- [TASK TO CARRY OUT]: Provide the records once more, identical to the original.

--- Start of MATERIAL ---

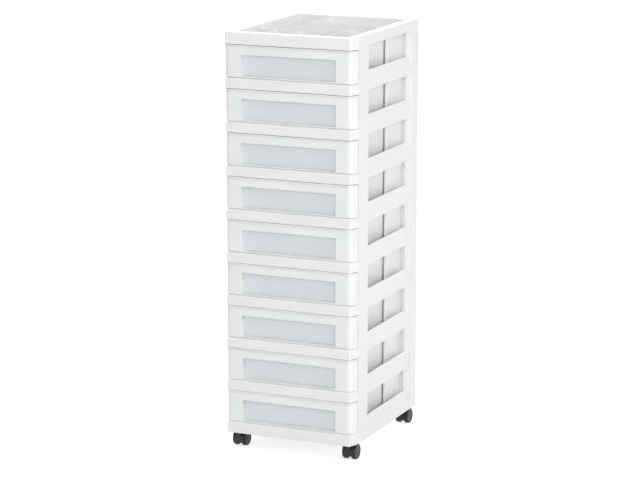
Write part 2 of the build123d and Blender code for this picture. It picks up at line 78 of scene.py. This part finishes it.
# ---------------------------------------------------------------- node helper
class Tree:
    """A material's or world's node tree, with the few calls that the finishes share."""

    def __init__(self, owner: bpy.types.Material | bpy.types.World) -> None:
        """Empties the owner's tree.

        Args:
            owner: the material or world whose nodes are to be built.
        """
        owner.use_nodes = True
        self.tree = owner.node_tree
        self.tree.nodes.clear()

    def add(self, kind: str, **settings: object) -> bpy.types.Node:
        """Adds a node and sets its properties.

        Args:
            kind: the node's type, without the ShaderNode prefix.
            settings: properties of the node, by name.

        Returns:
            The new node.
        """
        node = self.tree.nodes.new("ShaderNode" + kind)
        for name, value in settings.items():
            setattr(node, name, value)
        return node

    def link(self, source: bpy.types.NodeSocket, target: bpy.types.NodeSocket) -> None:
        """Links an output to an input."""
        self.tree.links.new(source, target)

    def give(self, value: object, target: bpy.types.NodeSocket) -> None:
        """Links an input to a value that is an output socket, or else sets it.

        Args:
            value: a number, a colour or an output socket.
            target: the input.
        """
        if isinstance(value, bpy.types.NodeSocket):
            self.link(value, target)
        else:
            target.default_value = value

    def feed(self, node: bpy.types.Node, **inputs: object) -> bpy.types.Node:
        """Sets or links a node's inputs.

        Args:
            node: the node to feed.
            inputs: for each input, its name with _ for a space, and a number, a colour or an output socket.

        Returns:
            The same node.
        """
        for name, value in inputs.items():
            self.give(value, node.inputs[name.replace("_", " ")])
        return node

    def maths(self, operation: str, *values: object) -> bpy.types.NodeSocket:
        """A Math node.

        Args:
            operation: what it works out.
            values: a number or an output socket for each of its inputs.

        Returns:
            Its output.
        """
        node = self.add("Math", operation=operation)
        for place, value in enumerate(values):
            self.give(value, node.inputs[place])
        return node.outputs[0]

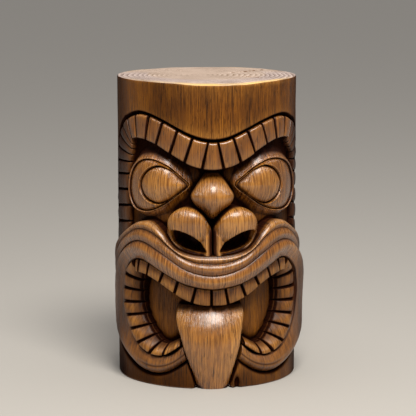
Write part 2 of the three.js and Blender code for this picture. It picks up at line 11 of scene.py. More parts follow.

--- End of MATERIAL ---

- [SOLUTION TO THE EXERCISE]:
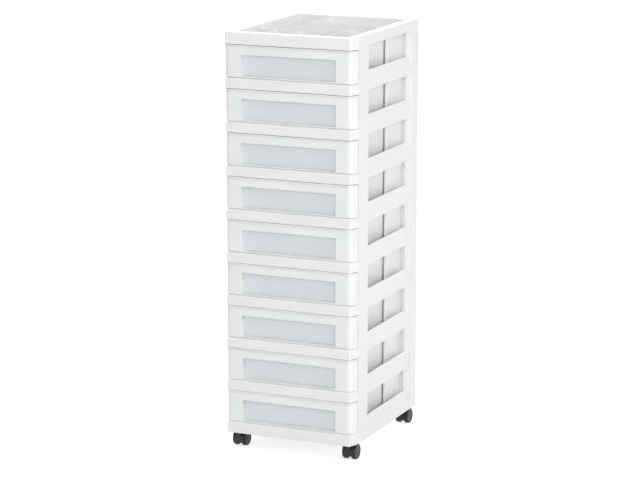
Write part 2 of the build123d and Blender code for this picture. It picks up at line 78 of scene.py. This part finishes it.
# ---------------------------------------------------------------- node helper
class Tree:
    """A material's or world's node tree, with the few calls that the finishes share."""

    def __init__(self, owner: bpy.types.Material | bpy.types.World) -> None:
        """Empties the owner's tree.

        Args:
            owner: the material or world whose nodes are to be built.
        """
        owner.use_nodes = True
        self.tree = owner.node_tree
        self.tree.nodes.clear()

    def add(self, kind: str, **settings: object) -> bpy.types.Node:
        """Adds a node and sets its properties.

        Args:
            kind: the node's type, without the ShaderNode prefix.
            settings: properties of the node, by name.

        Returns:
            The new node.
        """
        node = self.tree.nodes.new("ShaderNode" + kind)
        for name, value in settings.items():
            setattr(node, name, value)
        return node

    def link(self, source: bpy.types.NodeSocket, target: bpy.types.NodeSocket) -> None:
        """Links an output to an input."""
        self.tree.links.new(source, target)

    def give(self, value: object, target: bpy.types.NodeSocket) -> None:
        """Links an input to a value that is an output socket, or else sets it.

        Args:
            value: a number, a colour or an output socket.
            target: the input.
        """
        if isinstance(value, bpy.types.NodeSocket):
            self.link(value, target)
        else:
            target.default_value = value

    def feed(self, node: bpy.types.Node, **inputs: object) -> bpy.types.Node:
        """Sets or links a node's inputs.

        Args:
            node: the node to feed.
            inputs: for each input, its name with _ for a space, and a number, a colour or an output socket.

        Returns:
            The same node.
        """
        for name, value in inputs.items():
            self.give(value, node.inputs[name.replace("_", " ")])
        return node

    def maths(self, operation: str, *values: object) -> bpy.types.NodeSocket:
        """A Math node.

        Args:
            operation: what it works out.
            values: a number or an output socket for each of its inputs.

        Returns:
            Its output.
        """
        node = self.add("Math", operation=operation)
        for place, value in enumerate(values):
            self.give(value, node.inputs[place])
        return node.outputs[0]

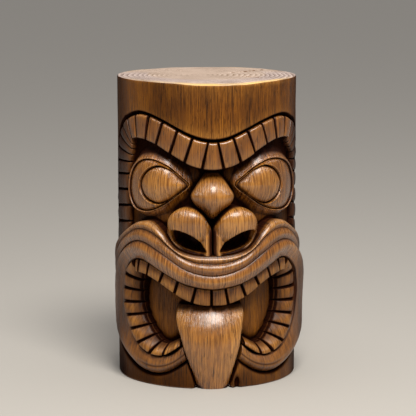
Write part 2 of the three.js and Blender code for this picture. It picks up at line 11 of scene.py. More parts follow.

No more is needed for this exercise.